Political Zionists hoped to cure the Jews’ unease via normalization.
They believed the Jewish problem was rooted in the deracinated European Jew – the so-called luftmensch or person made of thin air. Transforming bankers, watchmakers and doctors into hoe-carrying farmers and rifle-toting soldiers, and rejecting the Diaspora for a homeland would solve the problem. But they were wrong.
The political Zionists made the mistake of internalizing their anti- Semitic enemies’ misconceptions.
If we were to listen to the anti-Semites of today we would have to cease to defend ourselves against Islamic militants, dismantle the Zionist project and return to the Diaspora.
We should instead embrace the Jewish people’s unique role in the world as being in a perennial state of unease. As a friend of Holocaust survivor and author Victor Klemperer put it to him in a very dark time, the Jews have been both condemned and privileged to be “seismic people” hyper-sensitive to the vicissitudes of the human condition.

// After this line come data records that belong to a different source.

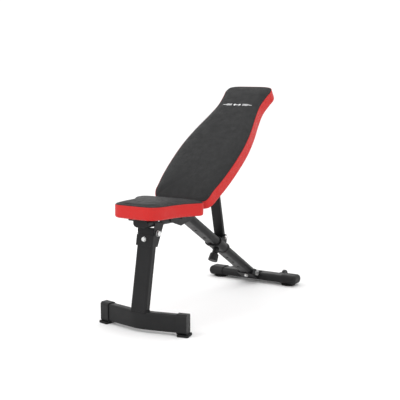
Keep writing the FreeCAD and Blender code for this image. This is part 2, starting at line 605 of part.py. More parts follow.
def slider():
    half = SLEEVE_LENGTH / 2
    envelope = slider_bar(-half, SLEEVE_W, SLEEVE_T, SLEEVE_LENGTH)
    bore = slider_bar(-half, OVAL_W + 2 * SLEEVE_GAP, OVAL_T + 2 * SLEEVE_GAP, SLEEVE_LENGTH)
    pin_hole = rod(on_slider(0, 0), LEG_UP * -1, M8["r"] + 0.5, SLEEVE_T)
    save("slider_sleeve", envelope.cut(bore).cut(pin_hole))
    for name, along in (("upper", -half - COLLAR_LENGTH), ("lower", half)):
        collar = slider_bar(along, COLLAR_W, COLLAR_T, COLLAR_LENGTH)
        rims = [edge for edge in collar.Edges if abs(
            abs((edge.CenterOfMass - on_slider(along + COLLAR_LENGTH / 2, 0)).dot(LEG_DIR))
            - COLLAR_LENGTH / 2) < 0.01]
        collar = collar.makeFillet(1.5, rims)
        inner = slider_bar(along, OVAL_W + 2 * SLIDE, OVAL_T + 2 * SLIDE, COLLAR_LENGTH)
        save("slider_collar_" + name, collar.cut(inner))

    base = SLEEVE_T / 2 - 4
    lug = [on_slider(-LUG_HALF, base), on_slider(LUG_HALF, base),
           on_slider(LUG_HALF, SLEEVE_T / 2 + 3), STRUT_FOOT + LEG_DIR * LUG_R,
           STRUT_FOOT - LEG_DIR * LUG_R, on_slider(-LUG_HALF, SLEEVE_T / 2 + 3)]
    hole = across(STRUT_FOOT, M8["r"] + HOLE, 40)
    lugs = [side.cut(envelope).cut(hole)
            for side in both_sides(lug, LUG_X, LUG_T, [(STRUT_FOOT, LUG_R)])]
    save("slider_lugs", *lugs)
    outer = LUG_X + LUG_T
    pivot = bolted(STRUT_FOOT + X * outer, X * -1, M8, 2 * outer)
    save("strut_pivot_bolt", pivot[0])
    save("strut_pivot_nut_and_washers", pivot[1], *pivot[2])

    under = -SLEEVE_T / 2
    wall = 3.0
    body = rod(on_slider(0, under), LEG_UP * -1, HOUSING_R, HOUSING_LENGTH)
    end = [edge for edge in body.Edges
           if (edge.CenterOfMass - on_slider(0, under)).dot(LEG_UP) < -0.9 * HOUSING_LENGTH]
    body = body.makeChamfer(1.2, end)
    body = body.cut(rod(on_slider(0, under), LEG_UP * -1, M8["r"] + RUN, HOUSING_LENGTH))
    cavity_length = HOUSING_LENGTH - wall
    body = body.cut(rod(on_slider(0, under), LEG_UP * -1, HOUSING_CAVITY_R, cavity_length))
    save("plunger_housing", body)

    collar_low = PIN_COLLAR_AT + PIN_COLLAR_T
    room = -under + cavity_length - collar_low - 2 * SPRING_WIRE_R - 0.6
    points = []
    for step in range(SPRING_TURNS * SPRING_STEPS + 1):
        angle = 2 * math.pi * step / SPRING_STEPS
        points.append(V(SPRING_R * math.cos(angle), SPRING_R * math.sin(angle),
                        room * step / (SPRING_TURNS * SPRING_STEPS)))
    path = Part.BSplineCurve()
    path.interpolate(points)
    profile = Part.Wire([Part.makeCircle(SPRING_WIRE_R, V(SPRING_R, 0, 0), V(0, 1, 0))])
    coil = Part.Wire([path.toShape()]).makePipeShell([profile], True, True)
    coil.Placement = FreeCAD.Placement(
        on_slider(0, -collar_low - SPRING_WIRE_R - 0.3), FreeCAD.Rotation(Z, LEG_UP * -1))
    save("plunger_spring", coil)


def pull_pin():
    down = LEG_UP * -1
    shank_end = KNOB_AT + 0.6 * KNOB_LENGTH
    shank = rod(on_slider(0, -PIN_TIP), down, M8["r"], shank_end - PIN_TIP)
    collar = rod(on_slider(0, -PIN_COLLAR_AT), down, PIN_COLLAR_R, PIN_COLLAR_T)
    save("pull_pin", fuse(shank, collar))
    start = on_slider(0, -KNOB_AT)
    knob = Part.makeCone(KNOB_R - KNOB_TAPER, KNOB_R, KNOB_LENGTH, start, down)
    rims = [edge for edge in knob.Edges if edge.Length > 4 * KNOB_R]
    knob = knob.makeFillet(2, rims)
    groove_r, groove_at = 3.0, KNOB_R + 1.0
    for i in range(KNOB_LOBES):
        side = FreeCAD.Rotation(down, 360 * i / KNOB_LOBES).multVec(X * groove_at)
        knob = knob.cut(rod(start + side - down * 1, down, groove_r, KNOB_LENGTH + 2))
    save("pull_knob", knob.cut(rod(start, down, M8["r"] + 0.02, shank_end - KNOB_AT)))


def main():
    os.makedirs("parts", exist_ok=True)
    joints = []
    front_foot()
    joints += front_post()
    spine()
    joints += hinge()
    seat_washers = seat()
    rear_joints, foot_bar = rear_foot()
    joints += rear_joints
    joints += wheels(foot_bar)
    save("frame_nuts", *[joint[1] for joint in joints])
    save("frame_washers", *seat_washers, *[ring for joint in joints for ring in joint[2]])
    backrest()
    strut()
    slider()
    pull_pin()
    for name, point in (("hinge", HINGE), ("strut top", STRUT_TOP), ("strut foot", STRUT_FOOT),
                        ("slider", SLIDER), ("wheel", WHEEL_CENTRE)):
        print(name, [round(v, 2) for v in (point.x, point.y - ORIGIN_Y, point.z)])


main()
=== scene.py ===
import json
import math

import bmesh
import bpy
import numpy as np
from mathutils import Matrix, Vector, noise
from mathutils.bvhtree import BVHTree


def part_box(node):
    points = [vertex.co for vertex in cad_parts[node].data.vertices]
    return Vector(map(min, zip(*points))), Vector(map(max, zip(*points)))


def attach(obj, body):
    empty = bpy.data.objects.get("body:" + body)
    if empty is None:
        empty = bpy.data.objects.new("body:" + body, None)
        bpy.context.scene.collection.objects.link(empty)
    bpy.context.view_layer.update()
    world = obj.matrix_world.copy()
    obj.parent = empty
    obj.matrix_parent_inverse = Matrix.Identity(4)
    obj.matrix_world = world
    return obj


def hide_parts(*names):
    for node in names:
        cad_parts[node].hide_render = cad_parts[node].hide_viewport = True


# Looks of an adjustable sit up bench: upholstery, weld beads, a printed mark, and materials.
# Lengths are in metres. +X is the sitter's left, +Y runs from the seat to the head end.

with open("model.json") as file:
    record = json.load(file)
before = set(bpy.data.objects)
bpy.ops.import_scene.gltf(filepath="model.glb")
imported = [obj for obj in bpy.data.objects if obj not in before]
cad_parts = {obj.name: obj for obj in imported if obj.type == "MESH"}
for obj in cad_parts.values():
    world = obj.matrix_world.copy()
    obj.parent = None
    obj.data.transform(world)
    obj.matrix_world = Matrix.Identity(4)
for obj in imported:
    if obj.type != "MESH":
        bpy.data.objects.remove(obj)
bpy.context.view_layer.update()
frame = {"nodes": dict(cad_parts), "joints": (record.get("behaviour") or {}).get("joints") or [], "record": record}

JOINTS = {joint["name"]: joint for joint in frame["joints"]}
HINGE = Vector(JOINTS["backrest_hinge"]["pos_m"])
MM = 0.001


def tilt(angle):
    """Unit vector in the side view, at an angle above the +Y direction."""
    return Vector((0, math.cos(math.radians(angle)), math.sin(math.radians(angle))))


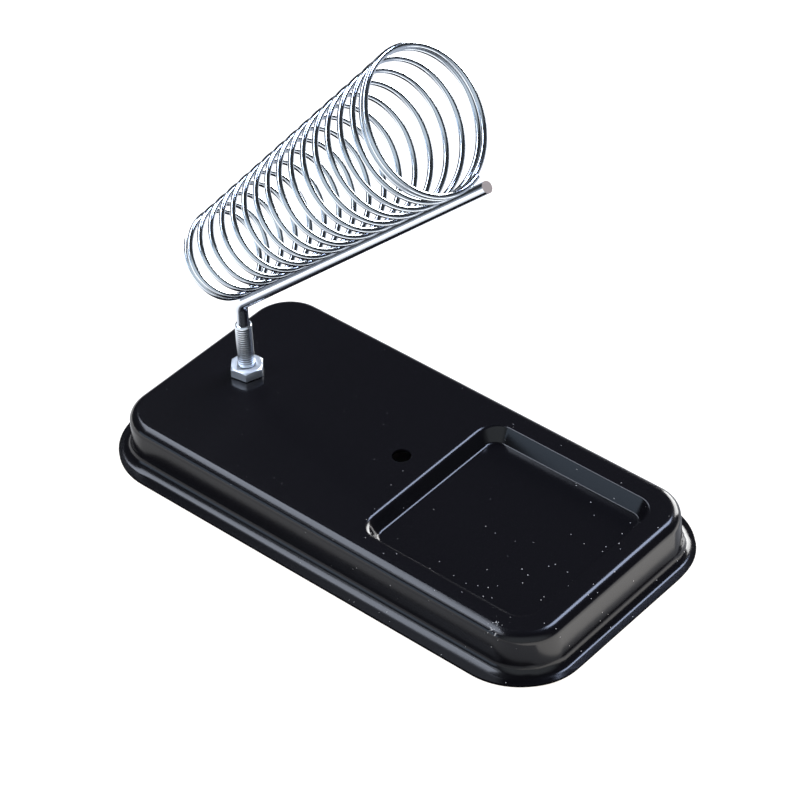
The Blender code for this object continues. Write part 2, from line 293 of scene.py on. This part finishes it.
def rounded_loop(build, half_x, half_y, radius, z, centre=Vector()):
    """A closed ring of edges round a rectangle with rounded corners, at one height."""
    verts = []
    for side_x, side_y, start in ((1, 1, 0), (-1, 1, 90), (-1, -1, 180), (1, -1, 270)):
        for step in range(CORNER_STEPS + 1):
            angle = math.radians(start + 90 * step / CORNER_STEPS)
            x = side_x * (half_x - radius) + radius * math.cos(angle)
            y = side_y * (half_y - radius) + radius * math.sin(angle)
            verts.append(build.verts.new(centre + Vector((x, y, z))))
    return ring_edges(build, verts)


def round_loop(build, radius, z, centre, steps):
    """A closed ring of edges round a circle, at one height."""
    verts = []
    for step in range(steps):
        angle = math.tau * step / steps
        offset = Vector((radius * math.cos(angle), radius * math.sin(angle), z))
        verts.append(build.verts.new(centre + offset))
    return ring_edges(build, verts)


def loft(build, rings):
    """A skin from each ring to the next."""
    for upper, lower in zip(rings, rings[1:]):
        bmesh.ops.bridge_loops(build, edges=upper + lower)


tray_build = bmesh.new()
foot_out = FOOT_FILLET * (1 - math.sin(FLANGE_SLOPE))
foot_z = SHEET + (FLANGE - foot_out) * math.tan(FLANGE_SLOPE)
foot_z -= FOOT_FILLET * (1 - math.cos(FLANGE_SLOPE))
skirt_line = []
for step in range(FILLET_STEPS + 1):
    tilt = math.pi / 2 * step / FILLET_STEPS
    drop = TOP_FILLET * (1 - math.cos(tilt))
    skirt_line.append((TOP_FILLET * math.sin(tilt), base_height - drop))
for step in range(FILLET_STEPS + 1):
    tilt = FLANGE_SLOPE + (math.pi / 2 - FLANGE_SLOPE) * (1 - step / FILLET_STEPS)
    out = TOP_FILLET + FOOT_FILLET * (1 - math.sin(tilt))
    skirt_line.append((out, foot_z + FOOT_FILLET * (1 - math.cos(tilt))))
skirt = []
for out, z in skirt_line:
    corner = WALL_CORNER - TOP_FILLET + out
    skirt.append(rounded_loop(tray_build, top_half_x + out, top_half_y + out, corner, z))
skirt.append(rounded_loop(tray_build, half_length, half_width, FLANGE_CORNER, SHEET))
loft(tray_build, skirt)

rim_inset = WELL_RIM_FILLET * math.sin(WELL_WALL_ANGLE)
rim_drop = WELL_RIM_FILLET * (1 - math.cos(WELL_WALL_ANGLE))
floor_rise = WELL_FLOOR_FILLET * (1 - math.cos(WELL_WALL_ANGLE))
wall_run = (WELL_DEPTH - rim_drop - floor_rise) / math.tan(WELL_WALL_ANGLE)
floor_inset = rim_inset + wall_run + WELL_FLOOR_FILLET * math.sin(WELL_WALL_ANGLE)
well_line = []
for step in range(FILLET_STEPS + 1):
    tilt = WELL_WALL_ANGLE * step / FILLET_STEPS
    drop = WELL_RIM_FILLET * (1 - math.cos(tilt))
    well_line.append((WELL_RIM_FILLET * math.sin(tilt), base_height - drop))
for step in range(FILLET_STEPS + 1):
    tilt = WELL_WALL_ANGLE * (1 - step / FILLET_STEPS)
    rise = WELL_FLOOR_FILLET * (1 - math.cos(tilt))
    inset = floor_inset - WELL_FLOOR_FILLET * math.sin(tilt)
    well_line.append((inset, base_height - WELL_DEPTH + rise))
well = []
for inset, z in well_line:
    half_x = WELL_LENGTH / 2 - inset
    half_y = well_half_y - inset
    well.append(
        rounded_loop(tray_build, half_x, half_y, WELL_CORNER - inset, z, well_middle)
    )
far_top = rim_inset - rim_drop / math.tan(WELL_WALL_ANGLE)
far_tangent = WELL_FAR_FILLET * math.tan(WELL_WALL_ANGLE / 2)
far_line = [(0, base_height)]
for step in range(FILLET_STEPS):
    tilt = WELL_WALL_ANGLE * step / (FILLET_STEPS - 1)
    inset = far_top - far_tangent + WELL_FAR_FILLET * math.sin(tilt)
    far_line.append((inset, base_height - WELL_FAR_FILLET * (1 - math.cos(tilt))))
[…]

We should rejoice in our lot and embrace it as the best hope for bringing about tikkun olam (repairing the world). As long as the Jewish state is unjustly singled out for degradation, as long as the State of Israel’s very legitimacy is questioned, as long as Jews everywhere are attacked for Israeli policies, we know there is more work to be done. Being Jewish means you don’t live a quiet life. On Simhat Torah this legacy should give us cause for joy.